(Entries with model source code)
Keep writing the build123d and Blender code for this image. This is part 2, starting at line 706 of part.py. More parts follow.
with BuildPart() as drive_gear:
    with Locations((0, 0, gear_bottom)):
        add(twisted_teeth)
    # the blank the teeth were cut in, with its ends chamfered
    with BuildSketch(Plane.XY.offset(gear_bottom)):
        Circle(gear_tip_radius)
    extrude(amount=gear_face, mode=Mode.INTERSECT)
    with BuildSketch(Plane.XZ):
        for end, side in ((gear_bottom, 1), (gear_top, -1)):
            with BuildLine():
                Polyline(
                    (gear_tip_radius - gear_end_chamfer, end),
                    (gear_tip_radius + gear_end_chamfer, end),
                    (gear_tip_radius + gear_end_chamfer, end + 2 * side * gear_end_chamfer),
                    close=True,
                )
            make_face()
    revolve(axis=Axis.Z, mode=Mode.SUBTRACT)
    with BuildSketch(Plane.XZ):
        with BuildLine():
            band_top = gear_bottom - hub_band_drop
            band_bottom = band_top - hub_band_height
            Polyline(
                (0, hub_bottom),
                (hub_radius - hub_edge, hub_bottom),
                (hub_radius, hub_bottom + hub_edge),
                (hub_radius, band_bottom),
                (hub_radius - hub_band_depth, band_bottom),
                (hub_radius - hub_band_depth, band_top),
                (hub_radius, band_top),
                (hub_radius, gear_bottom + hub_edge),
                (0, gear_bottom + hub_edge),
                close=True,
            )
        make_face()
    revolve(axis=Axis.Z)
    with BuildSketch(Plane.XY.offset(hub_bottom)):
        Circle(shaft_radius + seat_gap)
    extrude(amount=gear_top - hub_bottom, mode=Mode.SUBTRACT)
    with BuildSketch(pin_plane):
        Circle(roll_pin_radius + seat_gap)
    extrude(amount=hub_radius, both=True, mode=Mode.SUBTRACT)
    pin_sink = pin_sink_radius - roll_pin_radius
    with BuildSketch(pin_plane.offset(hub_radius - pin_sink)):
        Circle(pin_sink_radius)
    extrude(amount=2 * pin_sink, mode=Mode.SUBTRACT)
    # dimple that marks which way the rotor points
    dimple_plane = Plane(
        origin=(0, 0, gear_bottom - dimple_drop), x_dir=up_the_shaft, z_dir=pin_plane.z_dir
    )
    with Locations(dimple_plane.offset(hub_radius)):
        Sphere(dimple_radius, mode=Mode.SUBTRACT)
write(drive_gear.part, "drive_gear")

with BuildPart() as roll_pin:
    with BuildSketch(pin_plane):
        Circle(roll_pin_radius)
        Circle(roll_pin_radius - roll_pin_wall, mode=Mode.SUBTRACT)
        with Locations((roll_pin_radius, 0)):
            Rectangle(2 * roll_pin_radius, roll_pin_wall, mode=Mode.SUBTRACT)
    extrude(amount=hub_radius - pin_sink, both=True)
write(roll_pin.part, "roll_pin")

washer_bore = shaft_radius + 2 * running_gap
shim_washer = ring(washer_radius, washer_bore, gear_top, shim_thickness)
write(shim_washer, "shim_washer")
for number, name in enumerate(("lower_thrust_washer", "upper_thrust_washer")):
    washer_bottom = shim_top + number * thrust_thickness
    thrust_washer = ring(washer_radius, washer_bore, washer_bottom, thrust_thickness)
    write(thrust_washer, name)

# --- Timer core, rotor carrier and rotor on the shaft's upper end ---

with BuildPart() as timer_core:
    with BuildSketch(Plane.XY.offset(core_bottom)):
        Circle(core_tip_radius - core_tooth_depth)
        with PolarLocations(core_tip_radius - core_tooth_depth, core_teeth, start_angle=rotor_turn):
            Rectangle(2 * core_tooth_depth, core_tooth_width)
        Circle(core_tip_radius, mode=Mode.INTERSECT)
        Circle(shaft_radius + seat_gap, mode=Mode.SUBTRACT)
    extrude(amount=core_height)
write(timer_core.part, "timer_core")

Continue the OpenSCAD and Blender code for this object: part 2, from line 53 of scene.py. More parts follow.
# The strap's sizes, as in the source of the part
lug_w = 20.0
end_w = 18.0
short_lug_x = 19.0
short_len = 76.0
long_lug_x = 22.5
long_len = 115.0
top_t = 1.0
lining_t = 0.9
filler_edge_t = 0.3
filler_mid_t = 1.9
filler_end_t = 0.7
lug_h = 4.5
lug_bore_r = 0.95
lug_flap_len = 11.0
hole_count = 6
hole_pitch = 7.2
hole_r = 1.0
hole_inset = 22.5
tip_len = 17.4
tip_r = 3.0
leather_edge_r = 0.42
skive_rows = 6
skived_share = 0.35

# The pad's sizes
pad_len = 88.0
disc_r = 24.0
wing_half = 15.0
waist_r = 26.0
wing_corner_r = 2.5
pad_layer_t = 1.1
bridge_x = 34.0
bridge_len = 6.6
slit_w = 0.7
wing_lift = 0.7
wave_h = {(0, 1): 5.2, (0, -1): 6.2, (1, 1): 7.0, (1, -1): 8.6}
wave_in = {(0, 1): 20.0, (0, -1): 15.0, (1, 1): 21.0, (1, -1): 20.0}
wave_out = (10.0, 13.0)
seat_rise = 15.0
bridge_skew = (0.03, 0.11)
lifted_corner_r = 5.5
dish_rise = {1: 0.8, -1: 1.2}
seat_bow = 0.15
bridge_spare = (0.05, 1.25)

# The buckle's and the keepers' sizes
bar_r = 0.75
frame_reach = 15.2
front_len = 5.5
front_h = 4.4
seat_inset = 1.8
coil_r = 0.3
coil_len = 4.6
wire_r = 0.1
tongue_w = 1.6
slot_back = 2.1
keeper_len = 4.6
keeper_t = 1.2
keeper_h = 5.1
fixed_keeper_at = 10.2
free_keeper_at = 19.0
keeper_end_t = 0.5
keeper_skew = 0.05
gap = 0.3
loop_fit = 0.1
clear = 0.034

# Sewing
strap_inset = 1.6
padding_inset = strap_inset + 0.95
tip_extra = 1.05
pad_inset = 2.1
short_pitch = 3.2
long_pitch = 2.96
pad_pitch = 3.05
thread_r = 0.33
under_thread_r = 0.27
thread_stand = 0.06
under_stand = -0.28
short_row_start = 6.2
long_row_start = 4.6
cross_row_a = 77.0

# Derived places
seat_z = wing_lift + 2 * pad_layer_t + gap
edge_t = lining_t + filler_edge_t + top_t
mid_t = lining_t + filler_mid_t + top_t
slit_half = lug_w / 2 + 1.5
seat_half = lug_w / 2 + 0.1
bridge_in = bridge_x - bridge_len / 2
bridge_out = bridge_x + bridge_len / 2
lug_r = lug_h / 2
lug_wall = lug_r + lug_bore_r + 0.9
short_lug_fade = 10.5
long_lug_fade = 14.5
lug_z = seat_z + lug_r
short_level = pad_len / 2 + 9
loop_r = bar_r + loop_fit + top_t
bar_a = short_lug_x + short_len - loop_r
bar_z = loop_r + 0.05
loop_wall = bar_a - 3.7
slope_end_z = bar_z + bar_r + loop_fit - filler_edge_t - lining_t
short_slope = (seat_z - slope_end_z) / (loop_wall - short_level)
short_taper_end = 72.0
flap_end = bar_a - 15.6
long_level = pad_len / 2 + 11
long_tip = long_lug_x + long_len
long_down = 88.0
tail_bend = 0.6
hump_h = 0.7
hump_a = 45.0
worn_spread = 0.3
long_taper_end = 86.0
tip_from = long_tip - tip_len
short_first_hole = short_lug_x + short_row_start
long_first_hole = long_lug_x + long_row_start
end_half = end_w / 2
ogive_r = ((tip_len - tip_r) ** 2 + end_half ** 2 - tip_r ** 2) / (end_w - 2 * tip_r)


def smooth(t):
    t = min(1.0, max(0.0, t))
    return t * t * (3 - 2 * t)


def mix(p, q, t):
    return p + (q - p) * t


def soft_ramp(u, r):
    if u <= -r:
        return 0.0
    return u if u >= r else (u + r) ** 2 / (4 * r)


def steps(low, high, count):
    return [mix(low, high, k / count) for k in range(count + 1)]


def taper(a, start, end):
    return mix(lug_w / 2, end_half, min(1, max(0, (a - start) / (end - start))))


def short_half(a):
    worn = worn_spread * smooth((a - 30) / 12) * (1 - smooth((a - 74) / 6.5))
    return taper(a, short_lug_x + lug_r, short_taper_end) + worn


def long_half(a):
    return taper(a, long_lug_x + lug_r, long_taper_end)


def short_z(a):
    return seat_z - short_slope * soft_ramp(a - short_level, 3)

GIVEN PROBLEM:
Nothing beyond the lines starting at the line containing "Continue the OpenSCAD" and ending at the line containing "clear = 0.034" is to be reproduced; reproduce those lines exactly, both ends included.

SOLUTION TO THIS PROBLEM:
Continue the OpenSCAD and Blender code for this object: part 2, from line 53 of scene.py. More parts follow.
# The strap's sizes, as in the source of the part
lug_w = 20.0
end_w = 18.0
short_lug_x = 19.0
short_len = 76.0
long_lug_x = 22.5
long_len = 115.0
top_t = 1.0
lining_t = 0.9
filler_edge_t = 0.3
filler_mid_t = 1.9
filler_end_t = 0.7
lug_h = 4.5
lug_bore_r = 0.95
lug_flap_len = 11.0
hole_count = 6
hole_pitch = 7.2
hole_r = 1.0
hole_inset = 22.5
tip_len = 17.4
tip_r = 3.0
leather_edge_r = 0.42
skive_rows = 6
skived_share = 0.35

# The pad's sizes
pad_len = 88.0
disc_r = 24.0
wing_half = 15.0
waist_r = 26.0
wing_corner_r = 2.5
pad_layer_t = 1.1
bridge_x = 34.0
bridge_len = 6.6
slit_w = 0.7
wing_lift = 0.7
wave_h = {(0, 1): 5.2, (0, -1): 6.2, (1, 1): 7.0, (1, -1): 8.6}
wave_in = {(0, 1): 20.0, (0, -1): 15.0, (1, 1): 21.0, (1, -1): 20.0}
wave_out = (10.0, 13.0)
seat_rise = 15.0
bridge_skew = (0.03, 0.11)
lifted_corner_r = 5.5
dish_rise = {1: 0.8, -1: 1.2}
seat_bow = 0.15
bridge_spare = (0.05, 1.25)

# The buckle's and the keepers' sizes
bar_r = 0.75
frame_reach = 15.2
front_len = 5.5
front_h = 4.4
seat_inset = 1.8
coil_r = 0.3
coil_len = 4.6
wire_r = 0.1
tongue_w = 1.6
slot_back = 2.1
keeper_len = 4.6
keeper_t = 1.2
keeper_h = 5.1
fixed_keeper_at = 10.2
free_keeper_at = 19.0
keeper_end_t = 0.5
keeper_skew = 0.05
gap = 0.3
loop_fit = 0.1
clear = 0.034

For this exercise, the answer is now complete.